Because of the new tax law, there has been a great deal of media coverage on how many people are getting differnt, often lower, tax refunds than they expected. It was often because they were not focusing on the fact that they were receiving part of that anticipated refund in larger paychecks, because of government adjusted withholdings. The real effect of the new law on various taxpayers will not be fully known until later this year, but what has been of interest to me this tax season is the intense coverage of even having a refund. BAD FINANCIAL IDEA!
Forever, financial and tax advisors, including in this column, have said that having a large tax refund makes no financial sense. It means that the government has been using that tax refund money interest-free, rather than you using the money throughout the year. This year, the media is all over this issue like never before in my memory, even breaking it down into the equivalent of a monthly raise. For example, if you are used to getting a $3,000 refund, that is $250 a month that you could have been getting in your paycheck, if your withholdings were properly adjusted. It's like getting a $250 raise, and couldn't you put it to better use for yourself and your family than the government does? This time the media deserves a pat on the back.
By the way, I have really never understood the forced savings argument that some taxpayers make. If you have a job and are paying taxes, you can learn to save. Just take that $250 and put it in a savings account and earn some interest. Then the money and the interest will be there for that thing you were looking to do with the refund. Also, it goes without saying, that if you have high interest debt, you could be paying it down with that $250 per month, and saving interest costs.
On a different subject, gasoline prices are increasing (for me where I purchase my gas, by 26 cents a gallon, compared to last month). However, it should be noted, that it is still cheaper than it was last year at this time.
On yet another subject, the recession discussions continue in the media. They indicate a likely recession within the next year or two, for the reasons that we have discussed in this column. They include: the benefits from the cutbacks on corporate regulations; the prior liberal government spending budgets; and the tax cuts, which have all flushed through the economy, but will not be repeated, because of the now divided Congress. We have talked about them in this column, but now there is also the fact that the growth of the Chinese economy has slowed down, which is being added into the mix. Whether and when there will be a recession remains up in the air, but I did hear a great quote recently, that I can’t believe I never heard before. It may be because, although I have investments, I am not so focused on them. It is essentially that the bear market and recession economy predictors are always right, they are just always early.

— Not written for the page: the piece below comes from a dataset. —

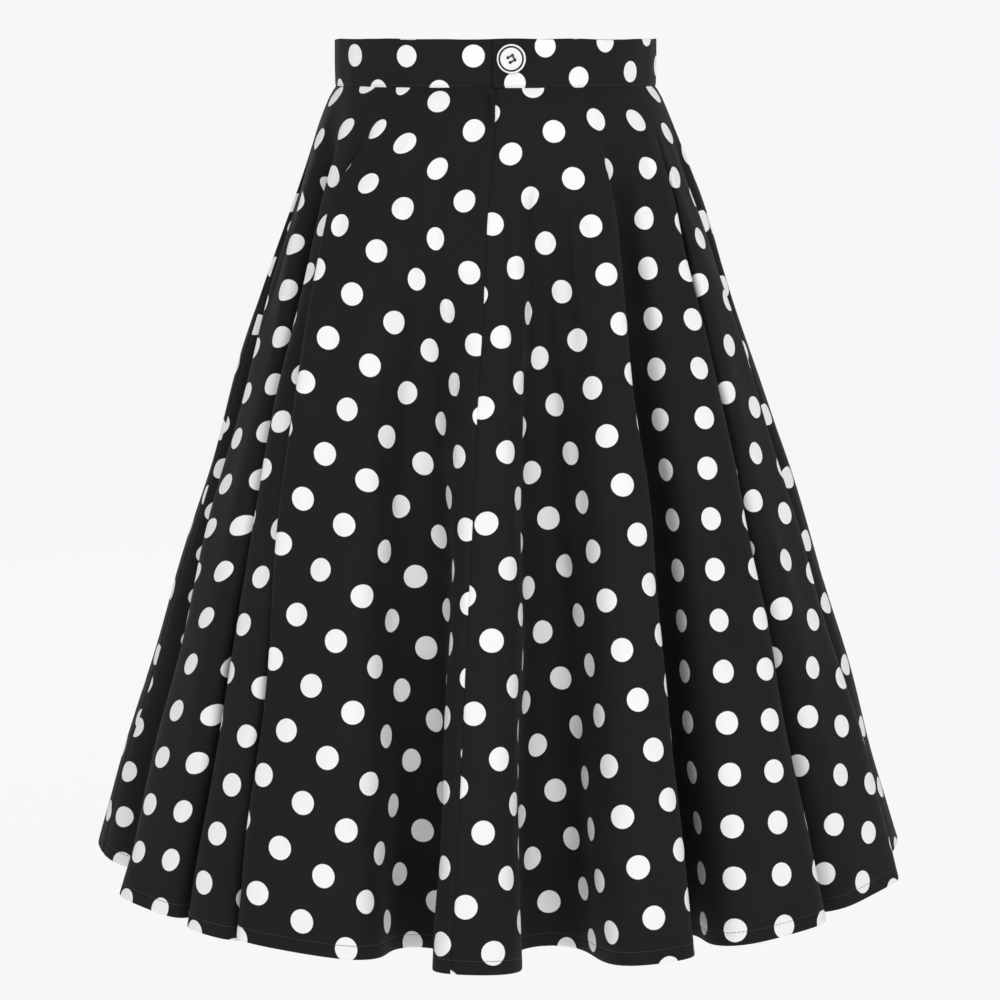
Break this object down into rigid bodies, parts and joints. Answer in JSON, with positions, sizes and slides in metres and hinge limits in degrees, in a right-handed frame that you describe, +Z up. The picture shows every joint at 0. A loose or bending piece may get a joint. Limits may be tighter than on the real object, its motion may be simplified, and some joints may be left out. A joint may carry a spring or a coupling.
{
  "type": "flared skirt",
  "caption": "Knee-length full-circle skirt with a straight waistband, a back button and a concealed back zip, filled out as worn.",
  "frame": {"origin": "the middle of the waist, at half the height of the waistband, where the wearer's waist holds the skirt up", "axes": "+Z up along the wearer, -Y towards the centre back with its button and zip, +X towards the right side seam"},
  "size_m": [0.6791, 0.6109, 0.6909],
  "materials": {
    "dotted_cotton": "black cotton printed with round white dots",
    "button": "white, with a black ring",
    "zip_tape": "woven polyester tape",
    "zip_metal": "black enamel"
  },
  "bodies": {
    "skirt": {"front_panel": "dotted_cotton", "back_left_panel": "dotted_cotton", "back_right_panel": "dotted_cotton", "waistband": "dotted_cotton", "button": "button", "zip_tape": "zip_tape", "zip_slider": "zip_metal"},
    "pull_tab": {"pull_tab": "zip_metal"}
  },
  "joints": [
    {"name": "pull_tab_hinge", "type": "hinge", "parent": "skirt", "child": "pull_tab", "pos_m": [-0.0042, -0.10216, -0.02085], "axis": [-1, 0, 0], "range_deg": [0, 150]}
  ]
}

On one more different subject, there is a minor shakeup in the dollar store industry. In 2015 Dollar Tree bought out Family Dollar. It now plans to close up to 390 Family Dollar stores, and to convert about 200 others to Dollar Tree Stores. Since Dollar Tree is my personal favorite — because everything really is a dollar, and you can get great deals if you pay attention to unit prices — that didn’t concern me at first when I heard that, but then the bad news came: Dollar tree will start charging more than a dollar for items in some of their stores. OUCH! Interestingly, the chain’s margins appear to have been affected by the trade wars and tariffs.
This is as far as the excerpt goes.